Keepgrabbing.py Analysed Line-by-Line - Aaron Swartz JSTOR Script

#python #webscraping #aaronswartz #mit

Aaron Swartz was a programmer and political activist, who infamously downloaded an estimated 4.8 million articles from the JSTOR database of academic articles. This led him to be prosecuted by the United States.

In the documentary "The Internet's Own Boy" about Aaron Swartz, there is a script that is referenced called KeepGrabbing.py. This script is what Aaron used to bulk download PDFs from the JSTOR database from within the MIT network.

When first saw the documentary, I was fascinate by the idea that a simple computer program could cause such furore. Naturally, I wanted to know what was in the program.
It turns out this program is just a simple python 2 script, that is only 21 lines long (17 if you don't include blank lines!)

Here is the excerpt from the documentary in which the script is briefly discussed.

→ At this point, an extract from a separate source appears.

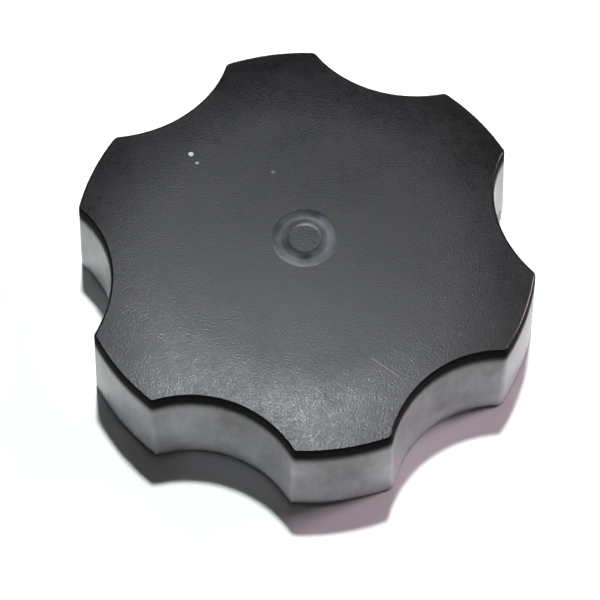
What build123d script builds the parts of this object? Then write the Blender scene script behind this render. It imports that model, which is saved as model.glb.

https://www.youtube.com/watch?v=j0DLmgmh2N8

I managed to find the script online. But I didn't immediately understand it. I got the general gist, but there were a few things I had not seen before like the one line class which Aaron defines which is just an exception that appears to just do nothing. There's also a URL which has been reacted by the courts, which further makes this program difficult to understand.

So let's look through the program and try and understand it line-by-line.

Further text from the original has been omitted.